Cependant, les récits indiens n’ont pas pris en compte le fait que la proximité qui s’est développée entre Delhi et Canberra a également un impact sur la sécurité de la Chine ces dernières années, depuis 2014, date à laquelle les deux parties ont signé l’Accord Cadre de Coopération en matière de Sécurité [signé entre l’Inde et l’Australie en 2014, NdT] pour converger vers une collaboration bilatérale plus étroite dans tous les domaines de la sécurité.
Le fait est que nous considérons l’Australie comme un partenaire lointain des États-Unis dans le Pacifique occidental, célèbre pour son fromage et son cricket. En réalité, cependant, l’Australie joue un rôle irremplaçable dans les stratégies régionales anglo-américaines dirigées contre la Chine.
L’Australie fait partie des « Five Eyes », le noyau dur du système de renseignement occidental composé de trois anneaux concentriques. Les Five Eyes sont entourés d’un anneau connu sous le nom de Nine Eyes et d’un anneau extérieur appelé Fourteen Eyes. C’est comme si vous peliez un oignon ; lorsque vous atteignez le bulbe, vous repérez enfin les Five Eyes (qui comprennent les États-Unis, la Grande-Bretagne, le Canada, l’Australie et la Nouvelle-Zélande).
Les Five Eyes sont issus d’un pacte de l’époque de la guerre froide appelé « UKUSA Agreement », un accord exclusif de partage de renseignements visant à décrypter le contenu des renseignements soviétiques. À la fin des années 1950, le Canada, l’Australie et la Nouvelle-Zélande ont également rejoint le système de renseignement anglo-américain. Ces cinq pays anglophones constituent l’Alliance Five Eyes telle que nous la connaissons aujourd’hui.
Leur accord de partage de renseignements n’a fait que se renforcer au fil du temps, malgré l’effondrement de l’Union soviétique et la fin de la guerre froide. En fait, l’existence même du réseau super-secret Five Eyes n’a été connue [du grand public, NdT] qu’en 2003. Grâce à Edward Snowden, nous sommes beaucoup plus intelligents depuis 2013.

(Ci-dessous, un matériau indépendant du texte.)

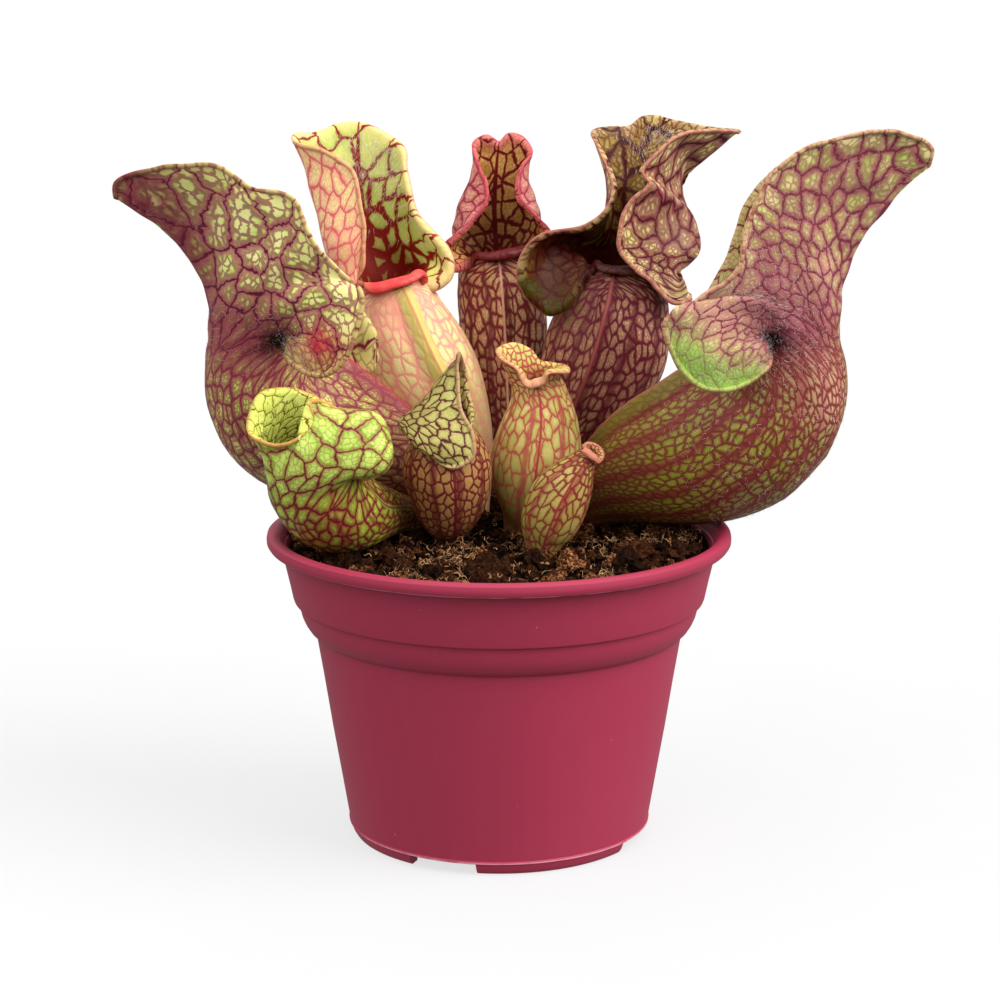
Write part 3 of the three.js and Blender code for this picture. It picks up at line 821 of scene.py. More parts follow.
        middle_share = nearest.ramp(halo, halo + side("size") * 0.3)
        mixed = (tone * 0.5 + mottle * 1.0 + middle_share * 0.5 - 0.5).clamped()
        colour = r.blend(coat("cell"), coat("second"), mixed)
        colour = r.blend(colour, self.base, low)
        colour = r.blend(colour, self.margin, rim_zone * self.margin_share)
        colour = r.blend(colour, self.lime, lime.clamped())
        shy = 1.0 - lime.clamped() * self.hiding
        colour = r.blend(colour, coat("beside"), (covered * shy).clamped())
        blush = clouds.ramp(0.35, 0.75) * self.flushed * (0.4 + 1.2 * mottle)
        flushes = (blush + flush * (0.2 + 0.9 * mottle)).clamped() * (1.0 - vein * 0.5)
        colour = r.blend(colour, self.flush, flushes * shy)
        colour = r.blend(colour, self.stripe, stripe * self.stripe_share * shy * (1.0 - low * 0.2))
        colour = r.blend(colour, self.glow, (glow * (0.4 + mottle)).clamped())
        # Painted shade: the inside turns to the vein colour down the throat, below the neck.
        throat_shade = inside * (1.0 - rise.ramp(0.95, 1.5)) * self.throat_shade
        dark = vein * (0.4 + shy * 0.6) * (1.0 - low * 0.3)
        dark = dark.math("MAXIMUM", small * side("small") * 0.55 * (1.0 - beside * 0.6))
        colour = r.blend(colour, coat("vein"), (dark + throat_shade).clamped())

        from_front = (0.5 - turn.math("ABSOLUTE")) * girth
        grooves = r.noise(r.joined(turn * girth, climbed * 0.25), 1.4, 2.0)
        keel = (1.0 - from_front.ramp(self.keel_width * 0.45, self.keel_width)) * (1.0 - hood)
        colour = r.blend(colour, self.keel, keel * (0.35 + 0.9 * grooves).clamped())
        ridge = (1.0 - from_front.ramp(self.ridge_width * 0.6, self.ridge_width * 1.3)) * (1.0 - hood)
        colour = r.blend(colour, self.ridge, ridge * 0.85)
        rim = (1.0 - (from_edge + (mottle - 0.5) * 0.4).ramp(0.2, 0.65)) * on_hood
        colour = r.blend(colour, self.edge, rim * self.edge_share)
        colour = r.blend(colour, self.lip, lip * (0.8 + 0.3 * mottle).clamped())
        if self.speckle:
            speck = r.cells(r.place(), 0.0034, Feature.CENTRE, is_flat=False)
            dots = (1.0 - speck.ramp(0.00028, 0.00045)) * self.speckle * (1.0 - lip)
            colour = r.blend(colour, paint(50, 26, 26), dots)
        colour = r.blend(colour, self.dry, (dry * (0.7 + 0.6 * mottle)).clamped())
        # Painted shade darkens the pit at the neck.
        colour = r.blend(colour, self.pit_shade, pit_shade.clamped())
        r.set("Base Color", colour)
        r.set("Roughness", self.gloss + 0.18 * grain - 0.14 * lip)
        swollen = nearest.ramp(0.0, side("size") * 0.3) * self.puff
        r.bump(swollen + small_edge.ramp(0.0, 0.5) * 0.12 + grain * 0.1 + grooves * keel * 0.3, 0.0003, 0.7)
        return r.material


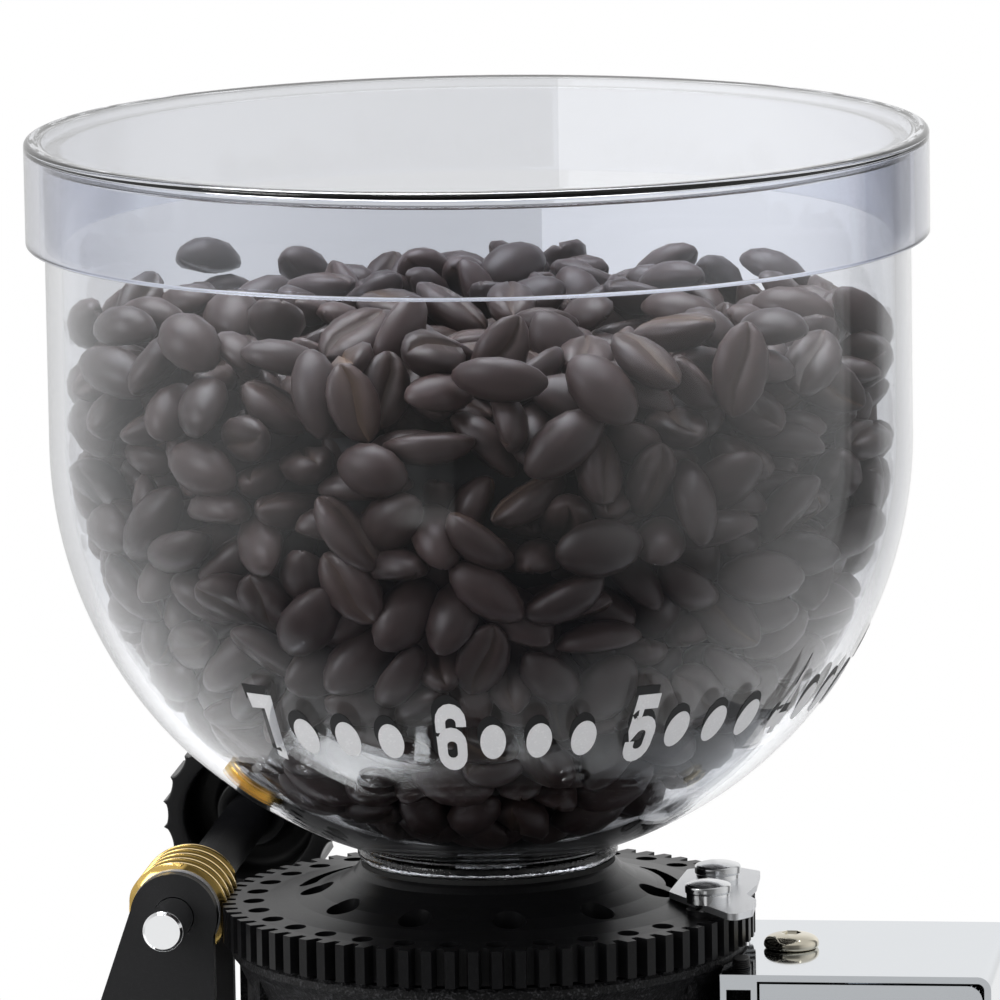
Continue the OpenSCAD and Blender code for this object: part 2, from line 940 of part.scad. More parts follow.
module cooling_fan() {
    blades = 9;
    fan_r = 30;
    fan_z = core_top + coil_h + 4;
    color([0.15, 0.15, 0.16])
        difference() {
            union() {
                translate([0, 0, fan_z])
                    cylinder(h = 2, r = fan_r);
                translate([0, 0, fan_z])
                    cylinder(h = 9, r = 9);
                for (i = [0 : blades - 1])
                    rotate([0, 0, i * 360 / blades])
                        translate([8, -0.8, fan_z + 1])
                            cube([fan_r - 9, 1.6, 7]);
            }
            translate([0, 0, fan_z - 1])
                cylinder(h = 12, r = drive_r);
        }
}

// Carrier under the cone burr with blades that push the grounds out.
module sweeper() {
    blades = 4;
    top = cone_z;
    bottom = cavity_floor + pass_gap;
    color([0.70, 0.71, 0.73])
        difference() {
            union() {
                translate([0, 0, bottom])
                    cylinder(h = top - bottom, r = 10);
                translate([0, 0, top - 3])
                    cylinder(h = 3, r = burr_d / 2);
                for (i = [0 : blades - 1])
                    rotate([0, 0, i * 360 / blades + 45])
                        translate([8, -1.5, bottom])
                            cube([cavity_r - 9, 3, top - bottom - 2]);
            }
            translate([0, 0, bottom - 1])
                cylinder(h = top - bottom + 2, r = drive_r);
        }
}

// Cone burr: fine teeth at the base and twisted breaker fins above.
module cone_burr() {
    fins = 6;
    teeth = 30;
    base_r1 = burr_d / 2;
    color([0.62, 0.63, 0.65])
        difference() {
            union() {
                translate([0, 0, cone_z])
                    cylinder(h = 7, r1 = base_r1, r2 = base_r1 - 2.5);
                translate([0, 0, cone_z + 7])
                    cylinder(h = cone_h - 7, r1 = base_r1 - 8, r2 = 6.5);
                translate([0, 0, cone_z + 6])
                    linear_extrude(height = cone_h - 8, twist = -50, scale = 0.45, slices = 8)
                        for (i = [0 : fins - 1])
                            rotate(i * 360 / fins)
                                translate([0, -2])
                                    square([base_r1 - 2.4, 4]);
            }
            for (i = [0 : teeth - 1])
                rotate([0, 0, i * 360 / teeth])
                    translate([base_r1 - 1.2, 0, cone_z - 1])
                        rotate([0, -19, 0])
                            rotate([0, 0, 45])
                                cube([1.3, 1.3, 9]);
            translate([0, 0, cone_z - 1])
                cylinder(h = 7, r = drive_r);
            translate([0, 0, cone_z])
                cylinder(h = cone_h + 5, r = drive_r - 1.5);
        }
}

module burr_nut() {
    color("silver")
        difference() {
            translate([0, 0, cone_z + cone_h])
                cylinder(h = nut_h, d = 13, $fn = 6);
            translate([0, 0, cone_z + cone_h - 1])
                cylinder(h = nut_h + 2, r = drive_r - 1.5);
        }
}

// --------------------------------------------------------- adjusting ring

small_hole_r = 34.8;
small_hole_d = 3.2;
small_hole_step = 11.25;
large_hole_r = 25.4;
large_hole_d = 5;
large_hole_angles = [-82, -50, -18, 14, 46, 84];
slot_angles = [97, 127];
slot_r = 27.6;
slot_w = 2.6;
plate_z = ring_z + 0.9;
plate_t = 1;
plate_screw_d = 4;
plate_screw_places = [[33.9, -11.4], [33.9, 2.6]];

// Outline of the toothed band.
function tooth_outline() = [
    for (i = [0 : ring_teeth - 1])
        let (a = -90 + tooth_turn + i * tooth_pitch,
             tip = asin(tooth_tip / 2 / ring_r),
             root = (tooth_pitch - 2 * asin(gap_root / 2 / root_r)) / 2)
        each [
            ring_point(root_r, a - root),
            ring_point(ring_r, a - tip),
            ring_point(ring_r, a + tip),
            ring_point(root_r, a + root)
        ]
];

// Angles measured from the front, positive towards +X.
function from_front(r, a) = [r * sin(a), -r * cos(a)];

// Curved slot with round ends, to one side of the ring's middle.
module ring_slot(side) {
    reach = ring_d;
    translate([0, 0, ring_bottom - 1])
        linear_extrude(20) {
            for (a = slot_angles)
                translate(from_front(slot_r, side * a))
                    circle(d = slot_w + 0.2, $fn = 24);
            intersection() {
                difference() {
                    circle(slot_r + slot_w / 2);
                    circle(slot_r - slot_w / 2);
                }
                polygon([
                    [0, 0],
                    from_front(reach, side * slot_angles[0]),
                    from_front(reach, side * slot_angles[1])
                ]);
            }
        }
}

// Toothed ring with a dished top, a collar for the hopper's neck and a
// threaded sleeve that screws into the chamber.
module adjusting_ring() {
    thread_pitch = 2;
    color([0.09, 0.09, 0.10])
        difference() {
            union() {
                translate([0, 0, ring_bottom])
                    linear_extrude(ring_h)
                        polygon(tooth_outline());
                rotate_extrude($fn = 144)
                    polygon([
                        [throat_r - 1, ring_bottom - sleeve_h],
                        [sleeve_r - 1, ring_bottom - sleeve_h],
                        [sleeve_r, ring_bottom - sleeve_h + 1],
                        [sleeve_r, ring_bottom + 1],
                        [root_r - 1, ring_bottom + 1],
                        [root_r - 1, ring_z],
                        [33, ring_z + 0.15],
                        [28.5, ring_z + 0.7],
                        [25, ring_z + 1.6],
                        [22, ring_z + 2.9],
                        [collar_r + 0.6, ring_z + 4.3],
                        [collar_r, ring_z + collar_h - 0.4],
                        [collar_r - 0.4, ring_z + collar_h],
                        [throat_r - 1, ring_z + collar_h]
                    ]);
                // pads under the stop plate
                for (p = plate_screw_places)
                    translate([p[0], p[1], ring_z - 1])
                        cylinder(h = plate_z - ring_z + 1, r = 3.2, $fn = 40);
            }
            // throat for the beans
            translate([0, 0, ring_bottom - sleeve_h - 1])
                cylinder(h = sleeve_h + ring_h + collar_h + 2, r = throat_r, $fn = 96);
            // seat of the outer burr
            translate([0, 0, ring_bottom - sleeve_h - 1])
                cylinder(h = 5, r = ring_burr_r + run_fit);
            // thread relief on the sleeve
            for (z = [ring_bottom - sleeve_h + 3 : thread_pitch : ring_bottom - 4])
                translate([0, 0, z])
                    rotate_extrude()
                        polygon([
                            [sleeve_r + 1, -0.5], [sleeve_r - 0.6, 0], [sleeve_r + 1, 0.5]
                        ]);
            for (i = [0 : 31])
                let (a = -36 + i * small_hole_step, p = from_front(small_hole_r, a))
                    if (a < 62 || a > 112)
                        translate([p[0], p[1], ring_bottom - 1])
                            cylinder(h = 12, d = small_hole_d, $fn = 24);
            for (a = large_hole_angles)
                let (p = from_front(large_hole_r, a))
                    translate([p[0], p[1], ring_z - 3])
                        cylinder(h = 12, d = large_hole_d, $fn = 32);
            for (side = [-1, 1])
                ring_slot(side);
            for (p = plate_screw_places)
                translate([p[0], p[1], ring_bottom - 1])
                    cylinder(h = 12, d = plate_screw_d, $fn = 24);
            at_burr_screws()
                translate([0, 0, ring_bottom - sleeve_h - 1])
                    cylinder(h = 14, d = burr_screw_d, $fn = 24);
        }
}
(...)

Les alliances « Nine Eyes » et « Fourteen Eyes » sont essentiellement des extensions de l’alliance originale « Five Eyes ». Bien que ces pays ne partagent peut-être pas tous autant d’informations entre eux que l’Alliance « Five Eyes », ils participent toujours activement et volontairement au partage international de renseignements.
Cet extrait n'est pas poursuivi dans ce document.